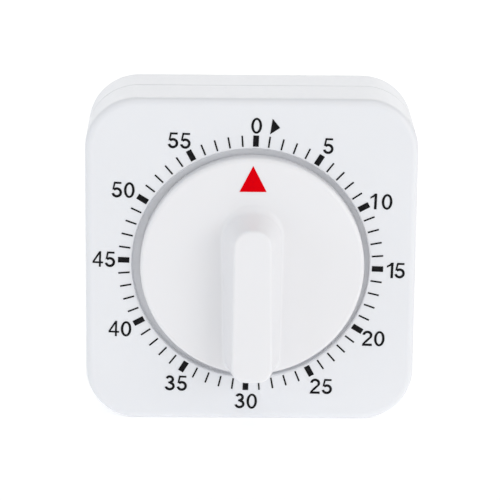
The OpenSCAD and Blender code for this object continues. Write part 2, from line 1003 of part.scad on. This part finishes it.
// The alarm wheel turns freely on the main arbor and holds the outer end of the mainspring
module alarm_wheel() {
    post_boss_r = 1;
    on_knob_axis(brass) {
        sheet_wheel(alarm_layer, main_at, big_teeth, main_module, main_arbor_r + running_gap,
            hub_r = 4, spokes = 5);
        disc(post_boss_r, alarm_layer[0], alarm_layer[1], spring_post_at);
        disc(spring_post_r, alarm_layer[0], spring_layer[1], spring_post_at);
    }
}

module mainspring() {
    on_knob_axis(steel)
    slab(spring_layer[0], spring_layer[1])
        spiral(spring_in, spring_out, spring_turns, spring_strip, steps_per_turn = 20);
}

module star_arbor() {
    on_knob_axis(steel)
    pinion_arbor(star_at, star_turn, main_module, alarm_layer);
}

module star_wheel() {
    on_knob_axis(brass)
    slab(cam_layer[0], cam_layer[1], star_at)
        difference() {
            saw_wheel(star_teeth, star_root_r, star_tip_r, lean = 0.5);
            circle(small_arbor_r + snug_gap);
        }
}

// The hammer's arbor reaches through the back plate to carry the arm
module hammer_arbor() {
    on_knob_axis(steel) {
        disc(small_pivot_r, front_plate_near - pivot_end, front_plate_far + past, hammer_at);
        disc(small_arbor_r, front_plate_far + end_play, hammer_arm_layer[1], hammer_at);
    }
}

// Two pallets astride the star wheel: each tooth that passes throws the hammer once
module hammer_anchor() {
    hub_r = 1.6;
    pallet_w = 1.2;
    pallet_spread = 42;
    to_hammer = direction_to(star_at, hammer_at);
    on_knob_axis(brass)
    slab(cam_layer[0], cam_layer[1], hammer_at)
        difference() {
            union() {
                circle(hub_r);
                for (side = [-1, 1])
                    arm([0, 0], away(star_at, anchor_clear_r + pallet_w / 2,
                        to_hammer + side * pallet_spread) - hammer_at, pallet_w);
            }
            circle(small_arbor_r + snug_gap);
        }
}

module hammer_arm() {
    arm_w = 2;
    eye_r = 1.8;
    on_knob_axis(steel)
    slab(hammer_arm_layer[0], hammer_arm_layer[1])
        difference() {
            union() {
                arm(hammer_at, hammer_head_at, arm_w);
                translate(hammer_at)
                    circle(eye_r);
            }
            translate(hammer_at)
                circle(small_arbor_r + snug_gap);
        }
}

module hammer_head() {
    on_knob_axis(brass)
    disc(hammer_head_r, hammer_arm_layer[1], hammer_arm_layer[1] + hammer_head_t, hammer_head_at);
}

module stop_arbor() {
    on_knob_axis(steel)
    small_arbor(stop_at);
}

// The nose follows the cam, and the catch at the end holds the star wheel still
module stop_lever() {
    nose_gap = 0.75;
    nose_at = [0, cam_r + nose_gap];
    knee_at = [-0.5, 12.3];
    catch_gap = 0.9;
    catch_at = away(star_at, star_tip_r + catch_gap, 165);
    lever_w = 1.6;
    finger_w = 1.1;
    eye_r = 1.8;
    on_knob_axis(steel)
    slab(cam_layer[0], cam_layer[1])
        difference() {
            union() {
                arm(stop_at, knee_at, lever_w);
                arm(knee_at, nose_at, finger_w);
                arm(knee_at, catch_at, finger_w);
                translate(stop_at)
                    circle(eye_r);
            }
            translate(stop_at)
                circle(small_arbor_r + snug_gap);
        }
}

// A blade spring held by a pillar presses the lever towards the cam
module stop_spring() {
    blade_w = 0.3;
    side_gap = 0.1;
    on_knob_axis(steel)
    slab(cam_layer[0] + side_gap, cam_layer[1] - side_gap)
        arm([-3.6, 20.7], [-3.6, 13.8], blade_w);
}

// Half of a section through a cup with a rounded shoulder, its mouth towards the front
module cup_section(r, shoulder_r, top) {
    translate([0, bell_rim])
        square([r, top - shoulder_r - bell_rim]);
    translate([0, bell_rim])
        square([r - shoulder_r, top - bell_rim]);
    translate([r - shoulder_r, top - shoulder_r])
        circle(shoulder_r);
}

module bell() {
    hole_r = bell_screw_r + 0.1;
    on_knob_axis(steel)
    turned(bell_at)
        difference() {
            cup_section(bell_r, bell_shoulder_r, bell_top);
            cup_section(bell_r - bell_t, bell_shoulder_r - bell_t, bell_top - bell_t);
            translate([-past, bell_rim])
                square([past + hole_r, bell_top]);
        }
}

module bell_post() {
    on_knob_axis(brass)
    difference() {
        disc(bell_post_r, back_plate_far, bell_top - bell_t, bell_at);
        disc(bell_screw_r + snug_gap, back_plate_far + past, bell_top, bell_at);
    }
}

module bell_screw() {
    screw_len = 4;
    head_t = 0.7;
    on_knob_axis(steel)
    screw_from_back(bell_screw_r, screw_len, bell_post_r, bell_top, head_t, bell_at);
}

// ---- Movement plates ----

module pivot_holes() {
    for (at = small_arbors_at)
        translate(at)
            circle(small_pivot_r + running_gap);
}

module front_plate() {
    screw_hole_r = movement_screw_r + 0.1;
    on_knob_axis(steel)
    slab(front_plate_near, front_plate_far)
        difference() {
            rounded_rect(plate_w, plate_w, plate_corner_r);
            pivot_holes();
            circle(main_journal_r + running_gap);
            for (x = [-1, 1], z = [-1, 1])
                translate([x, z] * movement_screw_at)
                    circle(screw_hole_r);
        }
}

// The corners are cut back so that the movement screws can be reached
module back_plate() {
    corner_cut_r = 5;
    corner_cut_at = movement_screw_at + 1;
    on_knob_axis(steel)
    slab(back_plate_near, back_plate_far)
        difference() {
            rounded_rect(plate_w, plate_w, plate_corner_r);
            pivot_holes();
            circle(main_pivot_r + running_gap);
            translate(hammer_at)
                circle(small_arbor_r + running_gap);
            for (x = [-1, 1], z = [-1, 1])
                translate([x, z] * corner_cut_at)
                    circle(corner_cut_r);
            for (at = pillars_at)
                translate(at)
                    circle(pillar_thread_r + snug_gap);
        }
}

module plate_pillars() {
    on_knob_axis(steel)
    for (at = pillars_at) {
        disc(pillar_r, front_plate_far, back_plate_near, at);
        disc(pillar_thread_r, back_plate_near, back_plate_far + nut_t, at);
    }
}

// Hexagonal nuts on the threaded ends of the pillars
module pillar_nuts() {
    nut_r = 2;
    on_knob_axis(steel)
    for (at = pillars_at)
        slab(back_plate_far, back_plate_far + nut_t, at)
            difference() {
                circle(nut_r, $fn = 6);
                circle(pillar_thread_r + snug_gap);
            }
}

module movement_screws() {
    on_knob_axis(steel)
    at_corners(movement_screw_at)
        screw_from_back(movement_screw_r, movement_screw_len, movement_head_r, front_plate_far,
            movement_head_t);
}

front_shell();
back_cover();
cover_screws();
magnets();
dial_print();
dial_knob();
pointer_print();
main_arbor();
arbor_clip();
main_wheel();
clutch_spring();
alarm_cam();
front_plate();
back_plate();
plate_pillars();
pillar_nuts();
movement_screws();
alarm_wheel();
mainspring();
second_arbor();
second_wheel();
third_arbor();
third_wheel();
escape_arbor();
escape_wheel();
pallet_arbor();
pallet_lever();
pallet_pins();
balance_staff();
balance_wheel();
impulse_roller();
hairspring();
hairspring_stud();
star_arbor();
star_wheel();
hammer_arbor();
hammer_anchor();
hammer_arm();
hammer_head();
stop_arbor();
stop_lever();
stop_spring();
bell();
bell_post();
bell_screw();
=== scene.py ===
import functools
import json
import math

import bpy
from mathutils import Matrix, Vector


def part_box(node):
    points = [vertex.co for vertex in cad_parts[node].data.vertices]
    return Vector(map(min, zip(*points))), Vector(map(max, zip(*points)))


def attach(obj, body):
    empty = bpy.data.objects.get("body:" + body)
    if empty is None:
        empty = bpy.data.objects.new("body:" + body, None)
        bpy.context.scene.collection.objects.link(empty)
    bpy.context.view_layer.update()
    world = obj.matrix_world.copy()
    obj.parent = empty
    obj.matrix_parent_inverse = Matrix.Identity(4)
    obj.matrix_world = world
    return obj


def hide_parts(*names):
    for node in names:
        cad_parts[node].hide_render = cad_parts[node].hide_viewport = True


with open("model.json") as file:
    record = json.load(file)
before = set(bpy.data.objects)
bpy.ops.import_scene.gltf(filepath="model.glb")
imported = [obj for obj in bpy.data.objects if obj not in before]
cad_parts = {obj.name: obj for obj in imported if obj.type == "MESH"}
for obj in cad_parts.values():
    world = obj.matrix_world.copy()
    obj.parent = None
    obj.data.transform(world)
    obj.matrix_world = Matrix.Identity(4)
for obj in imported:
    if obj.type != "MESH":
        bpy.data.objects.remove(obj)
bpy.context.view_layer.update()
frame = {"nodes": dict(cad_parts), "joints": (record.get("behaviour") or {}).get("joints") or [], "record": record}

# ---- Places taken from the frame, in metres ----

MM = 0.001
JOINT_POS = {joint["name"]: joint["pos_m"] for joint in frame["joints"]}
KNOB_AXIS = Vector((JOINT_POS["knob_turn"][0], 0, JOINT_POS["knob_turn"][2]))
FACE_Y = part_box("front_shell")[0].y
KNOB_LOW, KNOB_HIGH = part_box("dial_knob")


# ---- Mesh helpers ----

def lofted(rings):
    """Points and faces of a closed skin through rings of equally many (x, y, z) points."""
    count = len(rings[0])
    last = (len(rings) - 1) * count
    vertices = [point for ring in rings for point in ring]
    faces = [tuple(reversed(range(count))), tuple(range(last, last + count))]
    for start in range(0, last, count):
        for i in range(count):
            j = (i + 1) % count
            faces.append((start + i, start + j, start + count + j, start + count + i))
    return vertices, faces


def add_mesh(name, vertices, faces):
    """A new object in the scene, made of the given points and faces."""
    mesh = bpy.data.meshes.new(name)
    mesh.from_pydata(vertices, [], faces)
    mesh.validate()
    obj = bpy.data.objects.new(name, mesh)
    bpy.context.scene.collection.objects.link(obj)
    return obj


def shade(obj, angle=40):
    """Smooth shading that stays crisp across edges sharper than the angle."""
    obj.data.shade_smooth()
    obj.data.set_sharp_from_angle(angle=math.radians(angle))
    weighted = obj.modifiers.new("weighted_normals", "WEIGHTED_NORMAL")
    weighted.keep_sharp = True


# ---- The knob: measures in millimetres around its axis, p standing for the height above the face ----

# Taken from the frame
KNOB_R = (KNOB_HIGH.x - KNOB_LOW.x) / 2 / MM
KNOB_FRONT = (FACE_Y - KNOB_LOW.y) / MM
KNOB_BACK = (FACE_Y - KNOB_HIGH.y) / MM

# The disc's front, the back of its rim, its rounded edges and the thickness of its wall
DISC_P = 2.3
RIM_BACK_P = -1.5
DISC_EDGE_R = 0.9
FOOT_EDGE_R = 0.15
BACK_EDGE_R = 0.2
KNOB_SKIN = 1.5

# The grip: the rounding of its front edge, the lines inside it that carry its flat front,
# and the hollow rounding where it meets the disc
GRIP_EDGE_R = 0.5
GRIP_FOOT_EDGE_R = 1.0
FRONT_INSETS = (2.2, 1.4)
TOP_FILLET_R = 1.6
SIDE_FILLET_R = 0.6
FOOT_R = KNOB_R - 0.2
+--
• SHORT TASK:
Repeat exactly the lines running from the one with "front_shell();" through the one with "obj.matrix_world = world", both included.

• RIGHT ANSWER:
front_shell();
back_cover();
cover_screws();
magnets();
dial_print();
dial_knob();
pointer_print();
main_arbor();
arbor_clip();
main_wheel();
clutch_spring();
alarm_cam();
front_plate();
back_plate();
plate_pillars();
pillar_nuts();
movement_screws();
alarm_wheel();
mainspring();
second_arbor();
second_wheel();
third_arbor();
third_wheel();
escape_arbor();
escape_wheel();
pallet_arbor();
pallet_lever();
pallet_pins();
balance_staff();
balance_wheel();
impulse_roller();
hairspring();
hairspring_stud();
star_arbor();
star_wheel();
hammer_arbor();
hammer_anchor();
hammer_arm();
hammer_head();
stop_arbor();
stop_lever();
stop_spring();
bell();
bell_post();
bell_screw();
=== scene.py ===
import functools
import json
import math

import bpy
from mathutils import Matrix, Vector


def part_box(node):
    points = [vertex.co for vertex in cad_parts[node].data.vertices]
    return Vector(map(min, zip(*points))), Vector(map(max, zip(*points)))


def attach(obj, body):
    empty = bpy.data.objects.get("body:" + body)
    if empty is None:
        empty = bpy.data.objects.new("body:" + body, None)
        bpy.context.scene.collection.objects.link(empty)
    bpy.context.view_layer.update()
    world = obj.matrix_world.copy()
    obj.parent = empty
    obj.matrix_parent_inverse = Matrix.Identity(4)
    obj.matrix_world = world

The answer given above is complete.